なぜ、この世界に、わたしは一人しかいないのだろう・・・
なんで、もう一人、わたしがいないのだろう・・・
そんな孤独に悩まされ続けてきた。もう、長いこと、もう一人の自分に出会う旅を続けてきた・・・
わたしにとって「自分探し」とは、「ほんとうの自分」ではなく「もう一人の自分」を探す旅だった・・・
つらつらと、ネットオークションを眺めていると、ふと目にとまったアンティーク腕時計がありました。シチズンのクロノマスターという名機です。その製造年を見ると、なんと、「昭和43年」とのこと・・・。体に電流が走りました。わたしと同じ昭和43年産まれ。もしかするとー、もしかするとー、こやつはわたしの「自分探しの旅(=もう一人の自分探しの旅)」を終了させてくれる存在なのかも。この世界に同時に生を受け、長い旅を続けた果てに、お互い巡り会う運命にあったもう一人の自分なのかもしれない、と。
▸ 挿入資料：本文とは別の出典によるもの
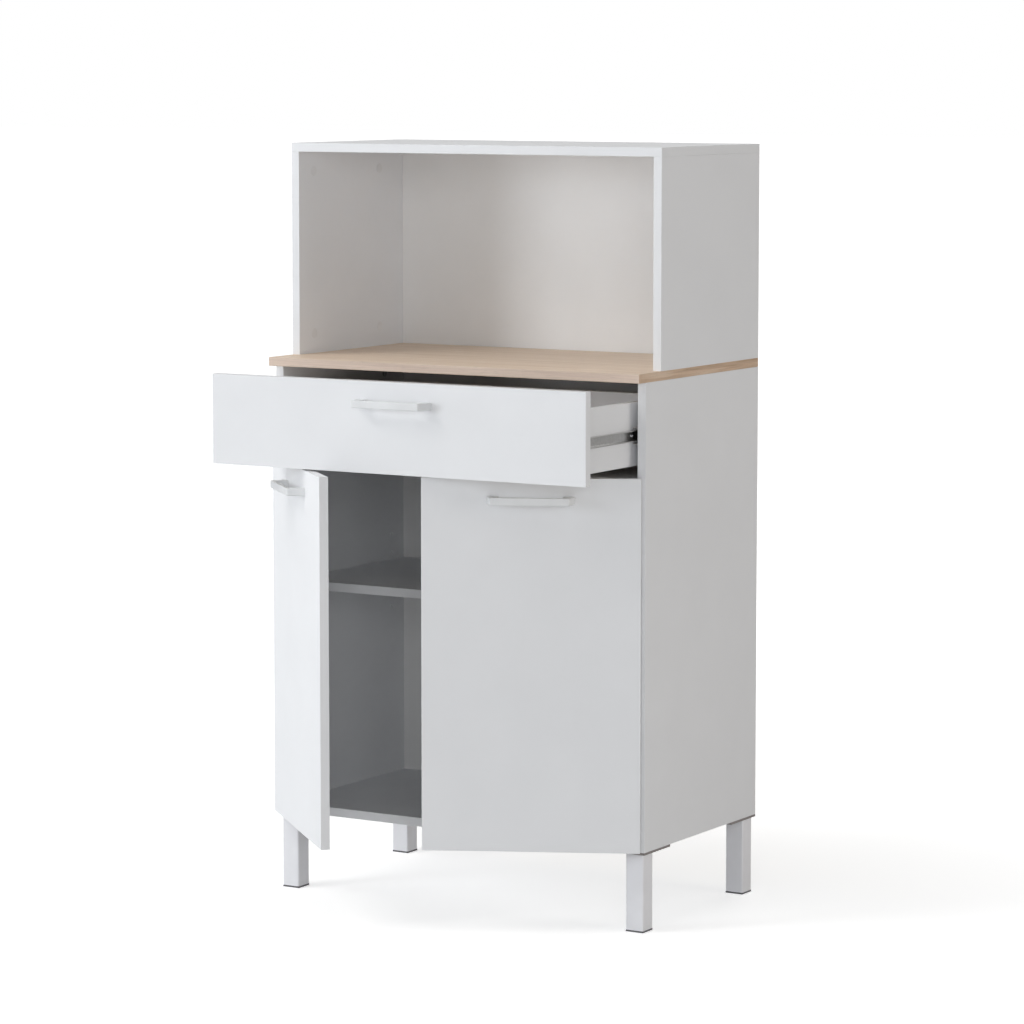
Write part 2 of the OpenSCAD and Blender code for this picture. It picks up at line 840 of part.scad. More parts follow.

居ても立っても居られなくなって即落札しました。腕にはめてみると、これまで何本も腕時計をしてきましたが、これまでには感じられなかった無機物ではない、しっかりと生命を感じさせる感触がありました。コチコチと鳴る秒針の鼓動と、わたしのドクンドクンと鳴る心臓の鼓動がシンクロし、まさに心体一致の存在であることを確信しました。
ああ、感無量。これにて、わたしの長かった54年間にも及ぶ「自分探しの旅」は終了になりました。入浴中と就寝中以外、ずうっと左手にはめることにします。そうすることにより、わたしと同じものを見て、同じことを経験することになるのです。
これからは孤独ではない「二人での旅」が始まるんですね。